The Star Malaysia - Star2

A memorable visit to the Land of a Thousand Handshakes

- SHAZLEEN SHAIK Kuala Lumpur

THE Covid-19 pandemic certainly put a stop to the world’s travel plans in the first half of the year. Well, while we wait for internatio­nal travel to open up again, and now that domestic travel is allowed, we can take this time to explore the beauty of our own country and see what Malaysia truly has to offer. Plus, supporting domestic travel is also a great way to help revive the tourism industry which has suffered a severe setback.

As we dream and plan ahead for future travels, I for one can’t help but reminisce about one of my most memorable experience­s: a visit to the mesmerisin­g Kelabit Highlands. Located high up at an altitude of over 1,000m above sea level, the Kelabit Highlands are nestled in the north-eastern corner of Sarawak. Home to the Kelabit people, one of the minority Orang Ulu tribes in the state, it is also fondly known as the “Land of a Thousand Handshakes” because the friendly locals will greet you with much warmth and hospitalit­y.

The Kelabit Highlands are listed as one of the top 10 experience­s in South-east Asia. To some, it is a place where one goes to escape the world, and where time slows down; to others, it is an “Eden of Southeast Asia” and a must-visit if one is ever in Borneo. For me, it was a downright humbling and truly authentic experience.
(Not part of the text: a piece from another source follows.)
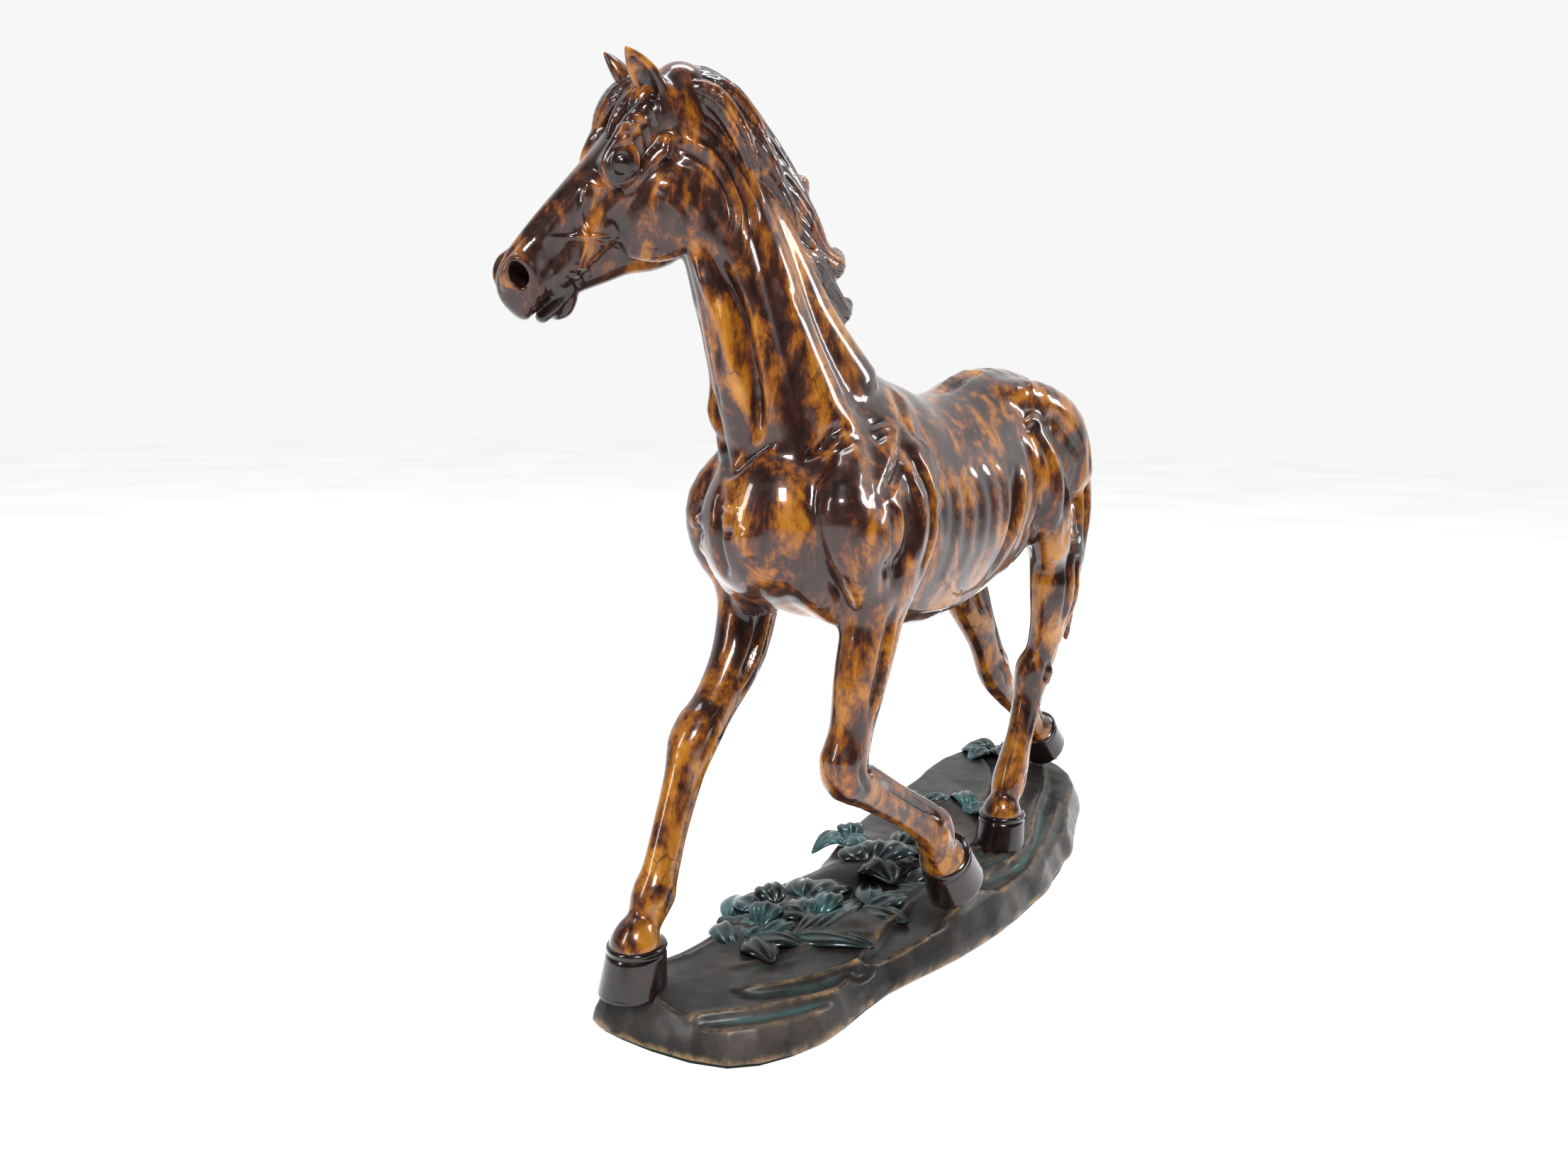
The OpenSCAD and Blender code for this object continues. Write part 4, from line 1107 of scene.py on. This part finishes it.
def leaf_finish():
    s = Shader("verdigris_leaves")
    broad = s.noise(34, 5, 0.6)
    fine = s.noise(160, 5, 0.65)
    cavity = s.value("cavity")
    tone = s.ramp(broad, [(0.42, (0.008, 0.0085, 0.0085)), (0.52, (0.012, 0.022, 0.024)),
                          (0.66, (0.04, 0.11, 0.11))])
    # The ridges of the leaves' ribs are painted pale teal: a painted highlight, not wear
    ridge_rub_and_highlight = s.between(s.math("MULTIPLY", cavity, -1.0), 0.3, 1.2)
    tone = s.mix(s.math("MULTIPLY", ridge_rub_and_highlight, 0.45), tone, (0.16, 0.28, 0.27))
    return s.finish(tone, 0.5, s.between(fine, 0.3, 0.7, 0.28, 0.5), coat=0.8, coat_rough=0.12,
                    height=fine, bump=0.15, depth=0.0004)


def steel_finish():
    s = Shader("bright_steel")
    lines = s.noise(700, 3, 0.5, (1, 1, 6))
    return s.finish(s.ramp(lines, [(0.3, (0.42, 0.43, 0.44)), (0.7, (0.62, 0.63, 0.64))]), 1.0,
                    s.between(lines, 0.3, 0.7, 0.22, 0.38), coat=0.0)


def felt_finish():
    s = Shader("green_felt")
    fibres = s.noise(2200, 4, 0.7)
    return s.finish(s.ramp(fibres, [(0.3, (0.008, 0.014, 0.010)), (0.7, (0.020, 0.034, 0.024))]), 0.0, 0.95,
                    coat=0.0, height=fibres, bump=0.6, depth=0.0004)


def paper_finish():
    """Overlit white paper, which glows a little."""
    s = Shader("white_paper")
    cloud = s.noise(3, 2, 0.5)
    tone = s.ramp(cloud, [(0.3, (0.88, 0.88, 0.88)), (0.7, (0.94, 0.94, 0.94))])
    material = s.finish(tone, 0.0, 0.9, coat=0.0)
    body = next(node for node in s.tree.nodes if node.type == "BSDF_PRINCIPLED")
    s.feed(body.inputs["Emission Color"], tone)
    body.inputs["Emission Strength"].default_value = 0.6
    return material


# ---- Base ----------------------------------------------------------------------------------
# Base heights are measured from the resting face, and base_points() takes them to the figure's.

OUTLINE = [
    (-202, 20), (-190, -30), (-150, -50), (-95, -50), (-45, -58), (15, -61), (90, -52), (160, -30),
    (220, -5), (246, 45), (230, 85), (190, 94), (110, 80), (30, 65), (-35, 45), (-80, 55),
    (-125, 40), (-190, 45),
]
HOLLOW = [
    (-186, 14), (-179, -18), (-152, -33), (-90, -37), (0, -46), (75, -39), (160, -14), (218, 12),
    (231, 48), (222, 76), (196, 80), (120, 68), (40, 52), (-40, 28), (-110, 26), (-178, 30),
]
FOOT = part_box("base_casting")[0][2] * MM
WASHER_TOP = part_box("stud_washers")[1][2] * MM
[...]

Apart from the hospitalit­y of the people, the uniqueness of this place is truly intriguing. The ancient stone megaliths that dot the highlands erected by the Kelabit people include the popular Batu Ritong in Pa Lungan, which is said to be a burial site. There is also Batuh Narit, meaning boulders carved to show human or animal figures and symbols; Batuh Nangan, which refers to stone tables or slab-built structures; and Lungun Batuh, meaning stone coffin. Batuh Senuped are erected stones and Perupun are stone mounds. Some of the earliest stone mounds were constructe­d about 2,500 years ago.

My three-night stay in the highlands gave me enough time to explore the two main villages, Bario and Ba’kelalan. Charming homestays offered clean, comfortabl­e rooms that were authentica­lly rustic, as well as full board meals.

As a city girl, the aspect of the trip I enjoyed the most was the tranquilli­ty and calmness of these highlands. I was able to disconnect and immerse myself in nature and the culture of the place. Among the experience­s you shouldn’t miss are the trekking and mountain biking trails in Bario village and visits to Prayer Mountain, the Pineapple Farm and the Bario Salt Factory. The fresh air and cool weather were wonderfull­y rejuvenati­ng – and rather hard to forget. After tiring my body out with trekking and cycling, I headed to Ba’kelalan, Bario’s sister village, for the therapeuti­c hot springs. Located deep in the rainforest, the Merarap Hot Springs is only accessible via 4WD. There I was able to enjoy several hot spring pools at different temperatur­es as I kicked back and enjoyed a cold drink. Look no further for a scenic view as this village also has ethereal waterfalls, the two main ones being Ritan and Pa Kumap waterfalls.

I was informed that the end of July or early August, when the Pesta Nukenen, or the Bario Food Festival, takes place is one of the best times to visit. This is when you would be able to get a taste of the highlands with everything from wild game and fish, organic fruits and vegetables to herbs and spices from the jungle on offer.

As a hard core foodie, I made it a point to try the local food and signature dishes. There was the Nuba Laya, which is made of pounded rice wrapped in itip leaves (paddle-like leaves), pickled fish or game meat called telu, as well as the famous Ba’kelalan rice coffee. Fresh and juicy local fruits such as sweet pineapples are available, as well as strawberri­es and apples!

I can’t say enough about my adventure in this amazing gem of a place. It was certainly worth the wait to get a seat on the Maswings 16-seat Twin Otter airplane. I will definitely go back!